Seu novo trabalho, Segredos de um Escândalo (May December, 2023), segue de perto tudo que o diretor já trabalhou antes, mas se mostra um passo adiante em sua carreira ao acrescentar um cinismo e um deboche que, apesar do tema pesadíssimo, quase transforma o filme numa dramédia. Baseando levemente em um caso real, Haynes traz a história de Elizabeth Berry (Natalie Portman), uma atriz de segunda categoria que, em busca de um papel que lhe dê prestígio, pretende interpretar uma versão ficcionalizada de Gracie (Julianne Moore), mulher que, mais de duas décadas antes, havia sido presa por manter relações sexuais com um garoto de 13 anos. Como forma de pesquisa para o papel, Elizabeth passa a conviver alguns dias com Gracie e Joe (Charles Melton), o garoto de quem Gracie abusou e que acabou por se tornar seu marido após ela sair da prisão. 

Como forma de enfatizar como uma história dessas pode ser, ao mesmo tempo, tão real quanto absurda, Haynes transforma seu filme numa mistura de melodrama novelesco (uma redundância, eu sei) – com traições, personagens dissimulados, mentiras e embates familiares – com suspense barato do SuperCine dos anos 1990, inclusive apelando para uma maravilhosa trilha de suspense (é ridículo e incrível um personagem abrir a geladeira e o filme tratar isso como se fosse uma grande cena de mistério) e para uma fotografia ao mesmo tempo chapada e enevoada, que remete aos filmes baratos feitos direto para vídeo ou TV de mais de duas décadas atrás.

Mas nada disso funcionaria tão bem sem aquilo que, para mim, é o ponto alto do filme: as atuações do trio Natalie Portman, Julianne Moore e Charles Melton.

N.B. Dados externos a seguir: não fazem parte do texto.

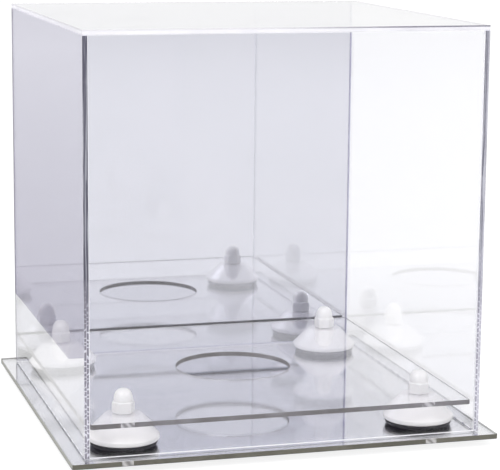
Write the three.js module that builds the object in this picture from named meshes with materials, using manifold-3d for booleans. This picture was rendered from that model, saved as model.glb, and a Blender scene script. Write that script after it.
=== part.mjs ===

Começando por Portman, que entrega uma das melhores atuações de sua carreira com uma personagem dissimulada, cuja ambição se traveste de profissionalismo e a faz ultrapassar limites éticos em nome da “arte”. Igualmente sonsa, mas de uma forma mais perigosa, é a Gracie de Julianne Moore, uma mulher insegura, manipulativa e que convenceu a si mesma que é uma vítima em todas as situações. Os embates entre elas nunca saem do campo da civilidade, mas fervem sob a superfície e resultam em cenas absurdamente elétricas, auxiliadas por um texto extremamente bem escrito. Mas, se delas já era esperado no mínimo algo ótimo, Charles Melton é a verdadeira surpresa do filme, com uma atuação delicada, que flutua entre a tristeza de ter sido forçado a se tornar adulto muito cedo, com os anseios e as inseguranças que deveriam ter sido vividos em uma juventude que lhe foi negada. Por isso, mesmo em meio ao tom quase satírico que o filme adota, é importante perceber que Haynes não esquece como a vida de Joe foi prejudicada e como, mesmo ele sendo o mais afetado por tudo – até mesmo pelas ações de Elizabeth –, ele é sempre quem fica em segundo plano em relação aos desejos e intenções das duas.

Por tudo que foi dito acima é que, mesmo em uma carreira repleta de bons filmes, Segredos de um Escândalo assume, para mim, um dos lugares de destaque na filmografia não só do diretor, mas de seu elenco. É uma pena, no entanto, que a proposta do filme não tenha sido tão bem entendida (ou aceita). Pois só isso – e uma campanha ruim – para justificar a quase completa ausência dele no Oscar 2024. A única categoria na qual concorre, Melhor Roteiro Original, é justíssima, mas a falta de indicações para o elenco e para o filme em si é imperdoável. É só mais um atestado da miopia das premiações, que dificilmente dão destaque a obras que fujam do convencional. Felizmente, isso não diminui o brilho de um dos melhores filmes do ano e só faz desejar que Todd Haynes continue mantendo sua estranheza.